Things to remember before investing in credit risk funds

Henil Shah
/ Categories: Mutual Fund, MF Unlocked
Things to remember before investing in credit risk funds

Credit risk funds came into limelight right from the IL & FS fiasco, which was then followed by DHFL, ZEE Ltd and Yes Bank. And this time, Franklin AMC was forced to close six funds due to panic redemptions. Though fundamentally, there was nothing wrong with those funds but high redemptions led the fund houses to close the funds. This event has made the investors to question on other credit risk funds as well. Hence, it is important to understand a few things before you invest in credit risk funds. In this article, we have discussed some of the major things that you should keep in mind while investing in credit risk funds.

 

Risk

This is the biggest factor that would help you make decision whether or not to invest in them. If you are someone who wishes to achieve your financial goals or who is conservative to moderate risk taker, then it makes complete sense to avoid investing in credit risk funds.

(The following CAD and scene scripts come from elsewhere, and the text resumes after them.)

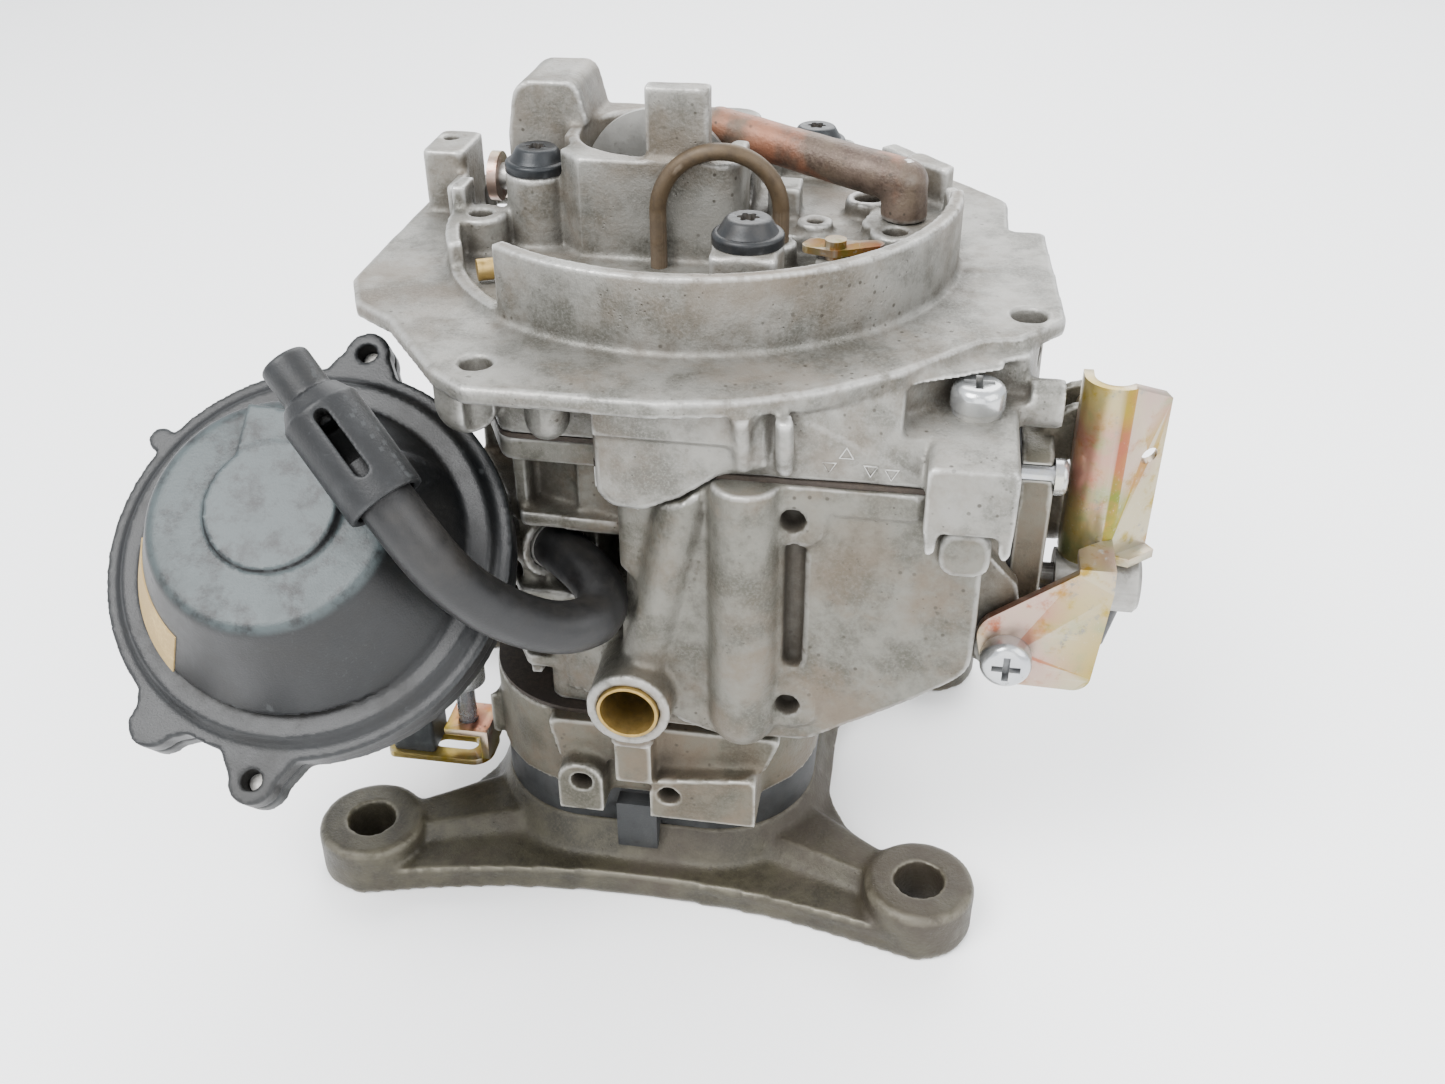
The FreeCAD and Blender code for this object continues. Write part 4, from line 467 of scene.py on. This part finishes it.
@dataclass(frozen=True)
class TurnedMetal(Finish):
    """Turned or drawn metal with tarnish and painted shade in hollows: steel, brass or black oxide."""

    clean: Colour = (0.24, 0.235, 0.22)
    tarnish: Colour = (0.075, 0.06, 0.045)
    amount: float = 0.6
    metal: float = 0.9
    shine: float = 0.36

    def make(self) -> bpy.types.Material:
        """Build the metal's material."""
        graph, place = self.begin()
        dirt_and_shade = graph.group("grime", Place=place, Reach=0.003, Amount=self.amount)
        edge = graph.group("edge_wear", Place=place, Low=0.52, High=0.6)
        drift = graph.noise(place, 420, 5, 0.65)
        dulled = graph.math("MULTIPLY", graph.mask(drift, 0.4, 0.72), self.amount)
        tone = graph.mix(dulled, self.clean, self.tarnish)
        # blotches of grime plus painted shade in hollows, mixed toward dark brown
        soil_and_shade = graph.math("ADD", dirt_and_shade.outputs["ShadedHollows"], dirt_and_shade.outputs["Blotches"])
        soiled_and_shaded = graph.math("MULTIPLY", soil_and_shade, 0.7)
        colour = graph.mix(soiled_and_shaded, tone, (0.05, 0.04, 0.03))
        lit = tuple(min(1.0, part * 1.5 + 0.05) for part in self.clean)
        colour = graph.mix(graph.math("MULTIPLY", edge.outputs["Mask"], 0.7), colour, lit)
        rough = graph.mix(soiled_and_shaded, graph.mix(drift, (self.shine,) * 3, (self.shine + 0.16,) * 3), (0.7,) * 3)
        metal = graph.mix(soiled_and_shaded, (self.metal,) * 3, (0.2,) * 3)
        return self.close(graph, colour, rough, metal, graph.noise(place, 2400, 4, 0.6), 0.00003)


@dataclass(frozen=True)
class Fibre(Finish):
    """Pressed fibre or paper: matted flecks, oil-darkened or aged."""

    pale: Colour = (0.035, 0.024, 0.016)
    dark: Colour = (0.011, 0.008, 0.006)

    def make(self) -> bpy.types.Material:
        """Build the fibre's material."""
        graph, place = self.begin()
        flecks = graph.noise(place, 1400, 6, 0.72)
        blotch = graph.noise(place, 170, 5, 0.62)
        share = graph.mask(graph.math("MULTIPLY", graph.math("ADD", flecks, blotch), 0.5), 0.38, 0.62)
        colour = graph.mix(share, self.pale, self.dark)
        return self.close(graph, colour, graph.span(flecks, 0.7, 0.95), 0.0, flecks, 0.00006)


@dataclass(frozen=True)
class PlainSurface(Finish):
    """Matt studio surface with a very faint mottle."""

    tint: Colour = (0.93, 0.93, 0.93)

    def make(self) -> bpy.types.Material:
        """Build the floor's material."""
        graph, place = self.begin()
        cloud = graph.noise(place, 3.0, 2, 0.5)
        paler = tuple(min(1.0, part * 1.03) for part in self.tint)
        return self.close(graph, graph.mix(cloud, self.tint, paler), 0.42, 0.0, cloud, 0.00001)


class Palette(Enum):
    """Every finish on the object, by the job that it does."""

    HORN = CastAlloy("horn_casting")
    # painted shade: a darker copy of the horn's alloy, the same metal as it looks in less light
    BOWL = CastAlloy("bowl_casting", skin=(0.14, 0.135, 0.115), shade=(0.058, 0.055, 0.043),
                     grime=0.7, wear=(0.52, 0.57))
    THROTTLE = CastAlloy("grey_casting", skin=(0.105, 0.098, 0.074), shade=(0.046, 0.042, 0.03), grime=0.8,
                         bright=(0.42, 0.41, 0.37))
    BASE = CastAlloy("oxidised_casting", skin=(0.050, 0.044, 0.027), shade=(0.02, 0.017, 0.010),
                     stain=(0.03, 0.022, 0.014), bright=(0.17, 0.155, 0.115), grime=0.8, metal=0.3)
    VENT = CastAlloy("stained_tube", skin=(0.13, 0.095, 0.075), shade=(0.055, 0.036, 0.027),
                     grime=0.75, rust=0.7)
    # the bluish top colour is a painted reflection on the cover's top face
    COVER = Moulding("cover_moulding", worn=(0.0065, 0.0075, 0.008), dust_and_shade=(0.014, 0.012, 0.009),
                     top_reflection=(0.036, 0.048, 0.050))
    HOUSING = Moulding("housing_moulding")
    SLEEVE = Moulding("sleeve_moulding", worn=(0.014, 0.015, 0.016), dust_and_shade=(0.03, 0.027, 0.022), gloss=0.48)
    INSULATOR = Moulding("insulator_moulding", worn=(0.016, 0.016, 0.016), gloss=0.5)
    CONNECTOR = Moulding("connector_moulding", dark=(0.016, 0.018, 0.019), worn=(0.065, 0.07, 0.07))
    FLOAT = Moulding("float_moulding", worn=(0.06, 0.05, 0.04), gloss=0.6)
    RUBBER = Sealing("hose_rubber")
    YELLOW = Plating("yellow_plating")
    BRIGHT = Plating("bright_plating", main=(0.46, 0.47, 0.47), second=(0.38, 0.39, 0.41),
                     third=(0.42, 0.41, 0.34), spots=0.5, shine=0.24)
    STEEL = TurnedMetal("turned_steel")
    BRASS = TurnedMetal("tarnished_brass", clean=(0.30, 0.20, 0.055), tarnish=(0.085, 0.055, 0.02),
                        amount=0.5)
    OXIDE = TurnedMetal("black_oxide", clean=(0.005, 0.007, 0.009), tarnish=(0.012, 0.012, 0.013), amount=0.4,
                        metal=0.35, shine=0.34)
    PIPE = TurnedMetal("varnished_pipe", clean=(0.075, 0.05, 0.026), tarnish=(0.03, 0.02, 0.012),
                       metal=0.5, shine=0.46)
    GASKET = Fibre("oiled_fibre")
    PAPER = Fibre("aged_paper", pale=(0.38, 0.27, 0.11), dark=(0.2, 0.13, 0.05))


NODE_FINISH: dict[Palette, Sequence[str]] = {
    Palette.HORN: ("air_horn",), Palette.BOWL: ("main_body",), Palette.BASE: ("base_flange",),
    Palette.THROTTLE: ("throttle_body", "pump_cover", "booster_venturis"), Palette.VENT: ("vent_tube",),
    Palette.COVER: ("choke_cover",), Palette.HOUSING: ("choke_housing", "fast_idle_cam"),
    Palette.SLEEVE: ("hose_sleeve",),
    Palette.INSULATOR: ("insulator",), Palette.CONNECTOR: ("plug_block",), Palette.FLOAT: ("fuel_float",),
    Palette.RUBBER: ("pump_diaphragm", "solenoid_boot", "choke_hose"),
    Palette.YELLOW: ("zinc_bracket", "lower_bracket", "throttle_lever", "fast_idle_lever", "choke_lever",
                     "pump_lever", "enrichment_lever"),
    Palette.BRIGHT: ("zinc_screws", "corner_washer", "shaft_nut", "idle_speed_screw", "pump_screws"),
    Palette.STEEL: ("choke_shaft", "choke_plate", "choke_plate_screws", "choke_rod", "cam_pivot",
                    "cover_screws", "bimetal_coil", "thermostat_shaft", "hose_nipple", "throttle_shaft",
                    "throttle_plate_screws",
                    "adjuster_springs", "return_spring", "float_pin", "pump_stem", "pump_spring", "pump_pin",
                    "cutoff_solenoid"),
    Palette.BRASS: ("throttle_plates", "mixture_screw", "needle_seat", "inlet_needle", "fuel_inlet",
                    "main_jets", "brass_plug"),
    Palette.OXIDE: ("horn_screws",), Palette.PIPE: ("vent_pipe",),
    Palette.GASKET: ("throttle_gasket", "horn_gasket"), Palette.PAPER: ("cover_label",),
}


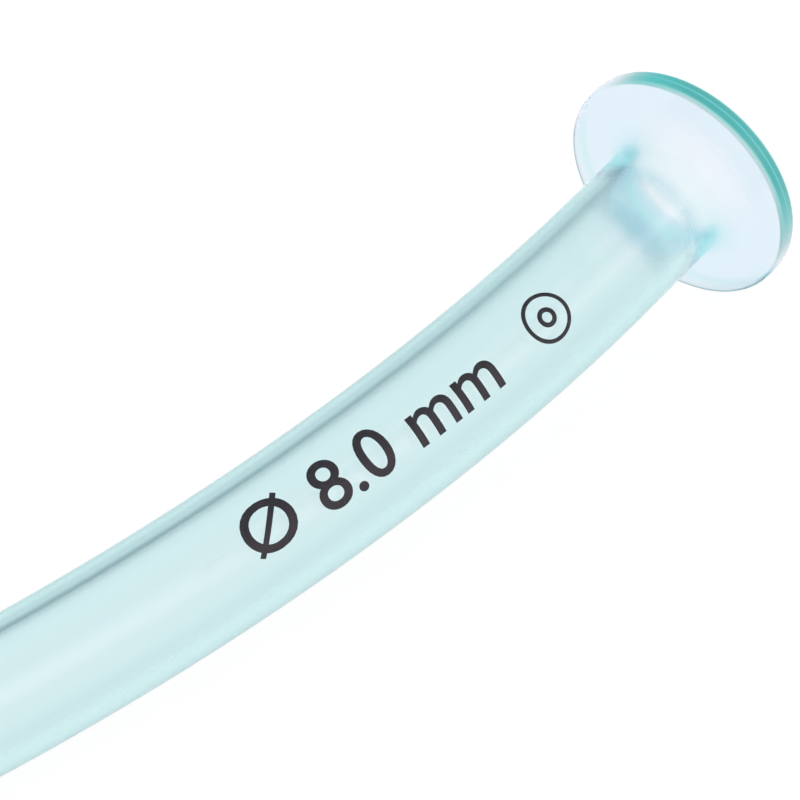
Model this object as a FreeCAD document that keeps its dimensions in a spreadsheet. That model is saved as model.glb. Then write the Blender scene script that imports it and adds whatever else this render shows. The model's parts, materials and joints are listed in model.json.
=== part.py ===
import FreeCAD, Part

import math
import os

import Sketcher
from FreeCAD import Placement, Rotation, Vector

# Nasopharyngeal airway: one piece of soft clear moulding.
# A round disc stays outside the nostril, and a curved tube with a bevelled tip reaches the throat.
#
# Frame while modelling: the origin is the centre of the disc's patient side, +X runs along the
# tube's axis there, towards the tip, and the tube bends towards -Y. At the end the whole airway
# is laid on its side, as it comes to rest on a table, with +Z up and the tip towards +X.

# Driving dimensions, in millimetres and degrees
SIZES = [
    ("bore_diameter", 8.0, "clear bore from the mouth to the tip"),
    ("tube_wall", 1.3, "wall of the tube"),
    ("airway_length", 155.0, "along the centreline, from the disc's patient side to the tip"),
    ("straight_length", 9.0, "straight run behind the disc, before the bend starts"),
    ("bend_radius", 130.0, "radius of the centreline from there to the tip"),
    ("disc_diameter", 20.4, "disc across its parting line"),
    ("disc_thickness", 1.8, "disc from face to face"),
    ("rim_draft", 3.0, "slope of the rim each way from the parting line, in degrees"),
    ("face_edge_bevel", 0.12, "broken edge of the disc's patient side"),
    ("outer_edge_bevel", 0.23, "broken edge of the disc's outer side"),
    ("neck_round", 2.0, "hollow round between the tube and the disc"),
    ("mouth_round", 3.1, "flare of the bore at the mouth, as a quarter round"),
    ("bevel_angle", 45.0, "slope of the tip's bevel against the tube's axis, in degrees"),
    ("tip_outer_round", 0.6, "rounded outer edge of the bevelled tip"),
    ("tip_inner_round", 0.4, "rounded inner edge of the bevelled tip"),
    ("trim_length", 3.0, "tube made beyond the tip, which the bevel cuts away"),
    ("heading", 35.0, "the disc's axis as it lies, turned from +X when seen from above, in degrees"),
]

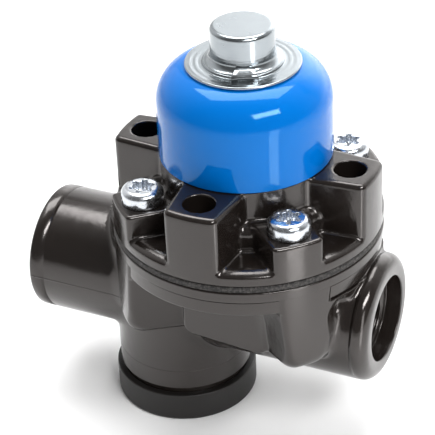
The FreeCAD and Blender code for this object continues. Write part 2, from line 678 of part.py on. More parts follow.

The reason for the same is the risk that is involved in it. These funds usually take credit risk to generate higher returns. Hence, do not get lured by its returns. Also, understand the risk that is being undertaken.

 

Yield to maturity

Yield to maturity or as popularly known as YTM, is one of the things that you should consider before selecting credit risk funds. Avoid any such funds that are three to five per cent away from its category average. Those having YTM higher than its category average will always be taking higher risk than that of the category.

 

Credit ratings

Credit ratings would fairly guide you in respect of quality of papers that these funds hold. On an average, 42 per cent of the funds have been allocated AA rated paper. However, there are a few funds such as, Nippon India Credit Risk Fund that hold majority of A-rated, below A-rated and unrated papers. This makes it a very risky investment proposition. Even its YTM stands at 13.37 per cent, which is the highest among credit risk funds.

 

Average maturity

Average maturity helps you to understand when majority of the papers held by the fund is going to mature. On an average, the average maturity period for credit risk funds is 2.12 years. This means that if you need money in two or more years then only, invest in this fund. If your investment horizon is less than that then, investing in it makes no sense.

 

Portfolio

This is one of the most important factors while selecting credit risk fund. It is important to know what kind of papers, the fund is holding, along with, to which organisation do they belong. This will not just help you to understand on which sector they are overweight but also, let you to know what kind of instruments they are dealing into.